One group that should keep a close eye on the situation is the tenants themselves, warned Joseph Sciolla of Cresa Partners. Sciolla, whose firm represents tenants in leasing space, explained that Class A landlords typically pay base operating expenses, as well as taxes, for the first year that a lease begins. Any further escalations are usually up to the tenant. Depending on how the deal is structured, a tenant at 28 State St. might be concerned about that property’s recent improvement, for example, given that the jump in valuation could rest on their shoulders.
“You’ve got to be cognizant of how the landlord is pricing the building,” Sciolla said. “It can definitely get up there.”

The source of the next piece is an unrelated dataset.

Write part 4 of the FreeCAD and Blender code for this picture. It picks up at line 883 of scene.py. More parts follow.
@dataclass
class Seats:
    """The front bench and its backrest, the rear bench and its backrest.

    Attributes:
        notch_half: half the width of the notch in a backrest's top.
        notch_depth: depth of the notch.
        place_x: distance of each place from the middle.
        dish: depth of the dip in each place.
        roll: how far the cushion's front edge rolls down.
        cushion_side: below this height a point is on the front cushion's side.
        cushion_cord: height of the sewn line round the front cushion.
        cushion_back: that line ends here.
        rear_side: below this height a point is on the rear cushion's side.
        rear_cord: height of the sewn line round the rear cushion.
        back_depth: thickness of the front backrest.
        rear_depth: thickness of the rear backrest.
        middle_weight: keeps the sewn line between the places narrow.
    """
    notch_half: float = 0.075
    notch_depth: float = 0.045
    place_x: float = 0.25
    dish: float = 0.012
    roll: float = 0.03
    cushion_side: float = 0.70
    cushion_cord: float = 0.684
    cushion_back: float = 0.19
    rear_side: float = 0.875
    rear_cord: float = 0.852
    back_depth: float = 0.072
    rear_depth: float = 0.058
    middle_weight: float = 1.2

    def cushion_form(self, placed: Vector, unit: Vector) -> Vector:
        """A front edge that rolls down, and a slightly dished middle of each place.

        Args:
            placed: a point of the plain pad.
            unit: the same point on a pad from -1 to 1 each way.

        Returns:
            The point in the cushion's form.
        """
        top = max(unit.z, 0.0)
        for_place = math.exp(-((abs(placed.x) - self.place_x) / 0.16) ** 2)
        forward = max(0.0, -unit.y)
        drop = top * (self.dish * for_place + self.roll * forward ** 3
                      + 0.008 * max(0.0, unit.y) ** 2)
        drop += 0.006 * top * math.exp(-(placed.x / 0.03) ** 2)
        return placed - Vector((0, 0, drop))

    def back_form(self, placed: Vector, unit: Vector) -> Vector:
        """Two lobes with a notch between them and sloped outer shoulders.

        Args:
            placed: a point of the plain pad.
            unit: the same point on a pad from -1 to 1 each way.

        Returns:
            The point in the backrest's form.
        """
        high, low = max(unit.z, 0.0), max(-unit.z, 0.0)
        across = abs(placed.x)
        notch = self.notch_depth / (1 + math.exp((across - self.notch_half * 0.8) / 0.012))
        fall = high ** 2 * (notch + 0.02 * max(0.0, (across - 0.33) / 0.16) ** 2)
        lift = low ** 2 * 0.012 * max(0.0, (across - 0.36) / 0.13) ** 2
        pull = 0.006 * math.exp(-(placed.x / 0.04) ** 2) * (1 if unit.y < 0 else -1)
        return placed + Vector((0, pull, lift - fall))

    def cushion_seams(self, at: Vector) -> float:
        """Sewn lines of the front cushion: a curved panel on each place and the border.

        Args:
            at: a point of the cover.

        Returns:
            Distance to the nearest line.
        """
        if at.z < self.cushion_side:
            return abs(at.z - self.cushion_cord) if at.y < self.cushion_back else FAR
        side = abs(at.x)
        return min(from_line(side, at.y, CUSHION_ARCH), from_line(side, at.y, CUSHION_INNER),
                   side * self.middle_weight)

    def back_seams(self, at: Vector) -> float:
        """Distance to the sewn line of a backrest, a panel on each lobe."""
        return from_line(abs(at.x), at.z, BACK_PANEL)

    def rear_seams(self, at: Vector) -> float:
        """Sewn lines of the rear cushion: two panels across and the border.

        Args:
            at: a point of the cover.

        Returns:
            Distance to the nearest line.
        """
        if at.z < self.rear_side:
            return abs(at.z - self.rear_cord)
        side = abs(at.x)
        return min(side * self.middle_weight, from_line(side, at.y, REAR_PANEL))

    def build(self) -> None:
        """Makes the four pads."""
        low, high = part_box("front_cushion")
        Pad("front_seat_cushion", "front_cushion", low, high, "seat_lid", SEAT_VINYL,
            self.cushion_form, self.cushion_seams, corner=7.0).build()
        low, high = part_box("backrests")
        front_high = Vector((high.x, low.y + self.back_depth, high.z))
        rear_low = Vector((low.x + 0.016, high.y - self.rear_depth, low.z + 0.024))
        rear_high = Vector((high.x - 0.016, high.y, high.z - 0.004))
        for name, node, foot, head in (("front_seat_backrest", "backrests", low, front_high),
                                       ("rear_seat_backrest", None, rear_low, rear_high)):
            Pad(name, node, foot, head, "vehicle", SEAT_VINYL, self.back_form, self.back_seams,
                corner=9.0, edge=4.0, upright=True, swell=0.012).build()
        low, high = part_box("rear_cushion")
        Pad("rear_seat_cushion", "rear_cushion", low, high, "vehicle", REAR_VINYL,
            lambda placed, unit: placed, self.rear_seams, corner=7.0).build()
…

At the same time, Sciolla said it likely will not impact whether a tenant decides to stay in the city or not, noting that suburban office values are also on the rise. Overall, Sciolla said, “it really hasn’t been an issue. The tenant’s are more shell-shocked by the top-end prices,” he said, noting that Boston is commanding rents into the high $80 per-square-foot range at present. Although final figures for FY 2001 are not yet available, the average per-square-foot tax bill in FY 1998 for Class A towers was $5.82. Rakow said final numbers will not be available until early December, but added he anticipates about a six percent average increase in that mark.

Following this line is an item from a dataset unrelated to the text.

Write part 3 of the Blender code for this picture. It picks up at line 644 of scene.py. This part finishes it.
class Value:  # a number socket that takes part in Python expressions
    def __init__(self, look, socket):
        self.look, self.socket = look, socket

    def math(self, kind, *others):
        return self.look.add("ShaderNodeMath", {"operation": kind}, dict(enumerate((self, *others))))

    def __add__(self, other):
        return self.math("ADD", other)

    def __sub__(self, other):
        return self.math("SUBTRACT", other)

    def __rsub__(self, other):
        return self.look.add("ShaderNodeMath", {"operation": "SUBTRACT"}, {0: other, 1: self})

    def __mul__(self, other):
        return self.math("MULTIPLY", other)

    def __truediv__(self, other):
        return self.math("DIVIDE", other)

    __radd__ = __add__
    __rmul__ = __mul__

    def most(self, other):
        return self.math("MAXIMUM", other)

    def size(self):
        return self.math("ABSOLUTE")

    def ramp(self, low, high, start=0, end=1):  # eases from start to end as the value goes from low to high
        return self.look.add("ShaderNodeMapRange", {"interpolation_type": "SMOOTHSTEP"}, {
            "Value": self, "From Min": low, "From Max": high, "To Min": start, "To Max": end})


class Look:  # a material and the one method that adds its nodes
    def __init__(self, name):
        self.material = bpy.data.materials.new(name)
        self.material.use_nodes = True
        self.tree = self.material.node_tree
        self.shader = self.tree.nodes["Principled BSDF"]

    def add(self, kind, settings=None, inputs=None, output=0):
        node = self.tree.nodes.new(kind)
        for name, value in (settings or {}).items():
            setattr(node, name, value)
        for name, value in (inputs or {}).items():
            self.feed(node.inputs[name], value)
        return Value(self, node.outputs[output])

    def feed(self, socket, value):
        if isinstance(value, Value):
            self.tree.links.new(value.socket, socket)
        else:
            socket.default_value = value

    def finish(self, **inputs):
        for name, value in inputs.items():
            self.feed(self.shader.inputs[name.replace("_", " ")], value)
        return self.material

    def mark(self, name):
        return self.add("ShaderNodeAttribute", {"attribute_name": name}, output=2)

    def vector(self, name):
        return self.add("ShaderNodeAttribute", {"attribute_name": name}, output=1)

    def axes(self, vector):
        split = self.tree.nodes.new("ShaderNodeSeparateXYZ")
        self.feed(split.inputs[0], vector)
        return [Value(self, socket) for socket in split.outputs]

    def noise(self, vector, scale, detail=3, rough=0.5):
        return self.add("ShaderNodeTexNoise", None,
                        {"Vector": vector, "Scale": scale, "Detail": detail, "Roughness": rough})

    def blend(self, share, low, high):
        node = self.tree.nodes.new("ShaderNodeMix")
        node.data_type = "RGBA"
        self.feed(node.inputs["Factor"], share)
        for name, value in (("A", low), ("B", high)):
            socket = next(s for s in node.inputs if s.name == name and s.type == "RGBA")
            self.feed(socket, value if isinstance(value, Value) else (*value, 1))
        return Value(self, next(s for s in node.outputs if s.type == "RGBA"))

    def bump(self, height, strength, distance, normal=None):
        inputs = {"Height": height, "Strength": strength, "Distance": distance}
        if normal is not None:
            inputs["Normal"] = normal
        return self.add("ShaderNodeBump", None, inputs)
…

In addition, thanks to Proposition 21/2, there is a ceiling to what tenants and landlords will be required to pay. Due to Proposition 21/2, the corresponding commercial tax rate should drop significantly this year, with Rakow estimating it could fall below $30. The rate, which reflects how much is to be paid for every thousand dollars of assessed value, has been dropping steadily since the market rebounded in the mid-1990s. The number stood at $41.50 in FY 1997, then dipped to $38.50 in FY 1998. It is currently at $34.21, according to Rakow.